» Description of the task
Return all lines below containing the word "this".

» Data
————

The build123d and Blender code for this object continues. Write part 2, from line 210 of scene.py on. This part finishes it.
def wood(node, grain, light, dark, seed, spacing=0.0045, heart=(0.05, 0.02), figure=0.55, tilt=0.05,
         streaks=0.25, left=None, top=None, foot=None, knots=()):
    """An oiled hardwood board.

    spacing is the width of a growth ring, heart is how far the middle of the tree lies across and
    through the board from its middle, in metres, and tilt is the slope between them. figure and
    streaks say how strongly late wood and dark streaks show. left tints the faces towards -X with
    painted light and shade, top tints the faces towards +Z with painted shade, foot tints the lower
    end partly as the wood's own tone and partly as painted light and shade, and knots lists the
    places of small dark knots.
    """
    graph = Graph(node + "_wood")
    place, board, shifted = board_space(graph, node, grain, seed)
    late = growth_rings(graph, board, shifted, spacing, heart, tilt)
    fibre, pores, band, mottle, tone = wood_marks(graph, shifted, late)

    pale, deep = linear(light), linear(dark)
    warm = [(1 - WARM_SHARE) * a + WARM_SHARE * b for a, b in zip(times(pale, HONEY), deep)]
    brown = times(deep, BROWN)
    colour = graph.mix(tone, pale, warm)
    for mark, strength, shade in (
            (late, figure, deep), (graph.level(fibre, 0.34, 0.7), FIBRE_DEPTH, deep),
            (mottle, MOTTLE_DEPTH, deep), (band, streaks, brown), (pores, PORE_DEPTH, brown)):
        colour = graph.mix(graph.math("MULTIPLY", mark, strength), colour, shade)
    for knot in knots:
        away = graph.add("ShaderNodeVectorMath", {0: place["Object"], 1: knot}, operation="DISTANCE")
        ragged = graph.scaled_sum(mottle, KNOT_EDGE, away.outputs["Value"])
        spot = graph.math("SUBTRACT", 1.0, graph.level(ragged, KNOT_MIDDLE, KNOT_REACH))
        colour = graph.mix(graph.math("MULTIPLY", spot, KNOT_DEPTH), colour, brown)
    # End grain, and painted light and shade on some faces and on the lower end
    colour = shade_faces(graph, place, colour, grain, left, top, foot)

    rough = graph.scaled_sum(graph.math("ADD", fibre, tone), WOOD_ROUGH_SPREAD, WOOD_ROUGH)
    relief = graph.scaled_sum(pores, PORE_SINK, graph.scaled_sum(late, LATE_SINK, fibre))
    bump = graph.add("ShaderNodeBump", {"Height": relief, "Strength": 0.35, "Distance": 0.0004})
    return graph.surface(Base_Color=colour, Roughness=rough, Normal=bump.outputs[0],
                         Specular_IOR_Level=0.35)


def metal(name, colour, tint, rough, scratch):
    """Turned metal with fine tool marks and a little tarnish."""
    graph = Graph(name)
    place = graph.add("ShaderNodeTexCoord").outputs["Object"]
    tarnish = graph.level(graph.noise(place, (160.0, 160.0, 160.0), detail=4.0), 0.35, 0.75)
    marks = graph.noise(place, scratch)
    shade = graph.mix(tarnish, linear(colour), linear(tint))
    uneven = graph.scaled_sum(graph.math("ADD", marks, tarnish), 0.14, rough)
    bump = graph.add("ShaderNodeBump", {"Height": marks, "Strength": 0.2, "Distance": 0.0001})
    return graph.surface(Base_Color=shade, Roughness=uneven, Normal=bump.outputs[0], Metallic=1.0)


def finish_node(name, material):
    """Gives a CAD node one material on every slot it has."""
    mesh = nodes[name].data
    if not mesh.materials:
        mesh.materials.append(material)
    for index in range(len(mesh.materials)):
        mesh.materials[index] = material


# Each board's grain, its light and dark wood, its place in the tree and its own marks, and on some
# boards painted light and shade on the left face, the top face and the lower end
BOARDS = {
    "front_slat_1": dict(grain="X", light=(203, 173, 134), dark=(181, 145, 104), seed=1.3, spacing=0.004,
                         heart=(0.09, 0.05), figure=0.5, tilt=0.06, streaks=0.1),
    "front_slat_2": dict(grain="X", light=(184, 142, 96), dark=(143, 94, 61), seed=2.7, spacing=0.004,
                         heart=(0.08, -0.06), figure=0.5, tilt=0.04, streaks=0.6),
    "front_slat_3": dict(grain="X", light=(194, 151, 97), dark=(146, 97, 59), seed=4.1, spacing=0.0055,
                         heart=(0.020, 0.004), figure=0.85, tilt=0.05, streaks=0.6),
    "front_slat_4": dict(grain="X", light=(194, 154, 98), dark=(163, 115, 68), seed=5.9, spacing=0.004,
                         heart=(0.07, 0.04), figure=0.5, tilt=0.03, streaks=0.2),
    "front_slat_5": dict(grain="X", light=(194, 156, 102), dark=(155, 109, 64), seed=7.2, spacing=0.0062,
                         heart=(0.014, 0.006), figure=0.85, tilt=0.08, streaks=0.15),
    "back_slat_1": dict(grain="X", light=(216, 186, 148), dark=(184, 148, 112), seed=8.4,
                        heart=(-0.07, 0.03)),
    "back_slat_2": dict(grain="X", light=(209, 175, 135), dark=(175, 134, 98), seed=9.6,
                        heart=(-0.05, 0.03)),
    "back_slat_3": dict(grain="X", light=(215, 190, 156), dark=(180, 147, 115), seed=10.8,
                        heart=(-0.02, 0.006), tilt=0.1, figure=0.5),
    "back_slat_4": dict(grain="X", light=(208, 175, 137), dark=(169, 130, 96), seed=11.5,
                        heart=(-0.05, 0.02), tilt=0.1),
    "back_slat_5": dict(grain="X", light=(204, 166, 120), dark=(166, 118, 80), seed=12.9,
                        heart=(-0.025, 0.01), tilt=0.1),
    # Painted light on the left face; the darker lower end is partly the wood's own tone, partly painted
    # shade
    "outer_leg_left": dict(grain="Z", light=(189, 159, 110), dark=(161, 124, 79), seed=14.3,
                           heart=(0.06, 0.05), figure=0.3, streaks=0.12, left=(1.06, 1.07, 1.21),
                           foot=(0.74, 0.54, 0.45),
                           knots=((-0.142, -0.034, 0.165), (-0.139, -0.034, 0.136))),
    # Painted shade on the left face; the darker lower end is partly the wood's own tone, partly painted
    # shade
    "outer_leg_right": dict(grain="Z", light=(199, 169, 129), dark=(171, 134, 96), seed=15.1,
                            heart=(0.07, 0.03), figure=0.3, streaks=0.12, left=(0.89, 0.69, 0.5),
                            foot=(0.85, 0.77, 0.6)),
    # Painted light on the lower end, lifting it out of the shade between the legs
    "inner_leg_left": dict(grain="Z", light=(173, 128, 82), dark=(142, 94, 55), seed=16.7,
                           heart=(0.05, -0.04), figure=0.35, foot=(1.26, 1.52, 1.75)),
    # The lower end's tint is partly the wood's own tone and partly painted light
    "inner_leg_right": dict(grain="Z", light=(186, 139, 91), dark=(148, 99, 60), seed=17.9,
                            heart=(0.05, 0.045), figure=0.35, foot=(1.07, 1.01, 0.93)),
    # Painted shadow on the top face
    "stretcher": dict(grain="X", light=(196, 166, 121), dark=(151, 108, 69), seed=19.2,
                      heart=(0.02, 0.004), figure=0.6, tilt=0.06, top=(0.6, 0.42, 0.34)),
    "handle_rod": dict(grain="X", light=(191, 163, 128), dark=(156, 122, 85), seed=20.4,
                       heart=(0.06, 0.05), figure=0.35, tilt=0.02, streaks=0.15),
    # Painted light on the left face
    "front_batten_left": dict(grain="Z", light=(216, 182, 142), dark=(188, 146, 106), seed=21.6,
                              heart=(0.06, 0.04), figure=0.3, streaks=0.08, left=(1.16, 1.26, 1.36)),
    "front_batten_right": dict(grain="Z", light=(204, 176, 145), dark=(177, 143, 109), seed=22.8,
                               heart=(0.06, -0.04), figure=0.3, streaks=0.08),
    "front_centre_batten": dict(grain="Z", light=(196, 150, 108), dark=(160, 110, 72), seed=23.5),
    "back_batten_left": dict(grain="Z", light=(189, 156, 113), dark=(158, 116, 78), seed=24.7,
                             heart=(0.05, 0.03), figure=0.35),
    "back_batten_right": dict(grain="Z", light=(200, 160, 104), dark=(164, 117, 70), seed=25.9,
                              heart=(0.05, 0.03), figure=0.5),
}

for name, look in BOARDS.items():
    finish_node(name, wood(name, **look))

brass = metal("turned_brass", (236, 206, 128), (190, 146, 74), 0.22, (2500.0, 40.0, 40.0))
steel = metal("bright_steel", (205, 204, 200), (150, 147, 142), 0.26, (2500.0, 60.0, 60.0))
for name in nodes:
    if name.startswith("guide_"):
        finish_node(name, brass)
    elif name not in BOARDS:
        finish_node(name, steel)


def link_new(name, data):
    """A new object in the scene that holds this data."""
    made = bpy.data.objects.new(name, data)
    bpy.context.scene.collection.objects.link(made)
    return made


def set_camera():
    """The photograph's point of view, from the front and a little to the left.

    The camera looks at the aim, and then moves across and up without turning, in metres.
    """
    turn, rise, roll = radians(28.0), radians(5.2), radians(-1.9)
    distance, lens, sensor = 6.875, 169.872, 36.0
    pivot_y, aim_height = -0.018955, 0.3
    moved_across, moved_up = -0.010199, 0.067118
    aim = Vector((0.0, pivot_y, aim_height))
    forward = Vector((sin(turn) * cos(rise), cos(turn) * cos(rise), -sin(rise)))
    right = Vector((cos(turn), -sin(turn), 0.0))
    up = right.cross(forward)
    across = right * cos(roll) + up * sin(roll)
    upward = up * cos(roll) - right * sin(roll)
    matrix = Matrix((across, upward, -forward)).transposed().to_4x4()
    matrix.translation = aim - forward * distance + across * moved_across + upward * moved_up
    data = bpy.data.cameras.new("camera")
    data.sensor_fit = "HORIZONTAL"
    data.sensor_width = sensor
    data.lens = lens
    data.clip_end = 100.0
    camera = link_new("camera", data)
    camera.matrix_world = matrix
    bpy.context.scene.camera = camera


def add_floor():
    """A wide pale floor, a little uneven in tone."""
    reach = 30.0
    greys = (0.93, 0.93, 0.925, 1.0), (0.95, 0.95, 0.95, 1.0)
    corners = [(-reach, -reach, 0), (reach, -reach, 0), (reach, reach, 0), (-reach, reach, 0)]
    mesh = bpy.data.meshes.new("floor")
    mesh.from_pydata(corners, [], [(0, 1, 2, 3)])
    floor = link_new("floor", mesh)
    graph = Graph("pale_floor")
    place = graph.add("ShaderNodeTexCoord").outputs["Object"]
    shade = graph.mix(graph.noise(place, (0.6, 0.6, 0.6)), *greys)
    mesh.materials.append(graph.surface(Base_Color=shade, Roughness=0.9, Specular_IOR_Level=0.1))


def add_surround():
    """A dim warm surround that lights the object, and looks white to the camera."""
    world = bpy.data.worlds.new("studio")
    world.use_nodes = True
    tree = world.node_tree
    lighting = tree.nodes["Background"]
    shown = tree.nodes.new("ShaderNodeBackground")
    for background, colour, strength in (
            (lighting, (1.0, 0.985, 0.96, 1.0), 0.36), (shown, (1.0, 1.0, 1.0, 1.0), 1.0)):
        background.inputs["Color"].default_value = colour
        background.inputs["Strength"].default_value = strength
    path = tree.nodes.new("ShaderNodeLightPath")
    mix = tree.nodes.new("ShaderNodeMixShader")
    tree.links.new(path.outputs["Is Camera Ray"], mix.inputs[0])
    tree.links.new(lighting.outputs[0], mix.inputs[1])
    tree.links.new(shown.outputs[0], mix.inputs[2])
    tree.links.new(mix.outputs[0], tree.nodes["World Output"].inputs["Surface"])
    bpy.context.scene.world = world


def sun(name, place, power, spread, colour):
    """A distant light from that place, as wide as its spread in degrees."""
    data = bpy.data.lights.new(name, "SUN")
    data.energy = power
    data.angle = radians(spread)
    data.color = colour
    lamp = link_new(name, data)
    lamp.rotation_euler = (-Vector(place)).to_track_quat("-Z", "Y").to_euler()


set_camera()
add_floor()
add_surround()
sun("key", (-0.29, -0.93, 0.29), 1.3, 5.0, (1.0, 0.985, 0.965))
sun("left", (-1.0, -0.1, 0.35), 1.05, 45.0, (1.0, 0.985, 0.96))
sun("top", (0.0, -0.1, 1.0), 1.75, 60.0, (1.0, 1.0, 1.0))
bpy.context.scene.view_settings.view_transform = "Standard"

————

» Answer in full
The build123d and Blender code for this object continues. Write part 2, from line 210 of scene.py on. This part finishes it.
    """A new object in the scene that holds this data."""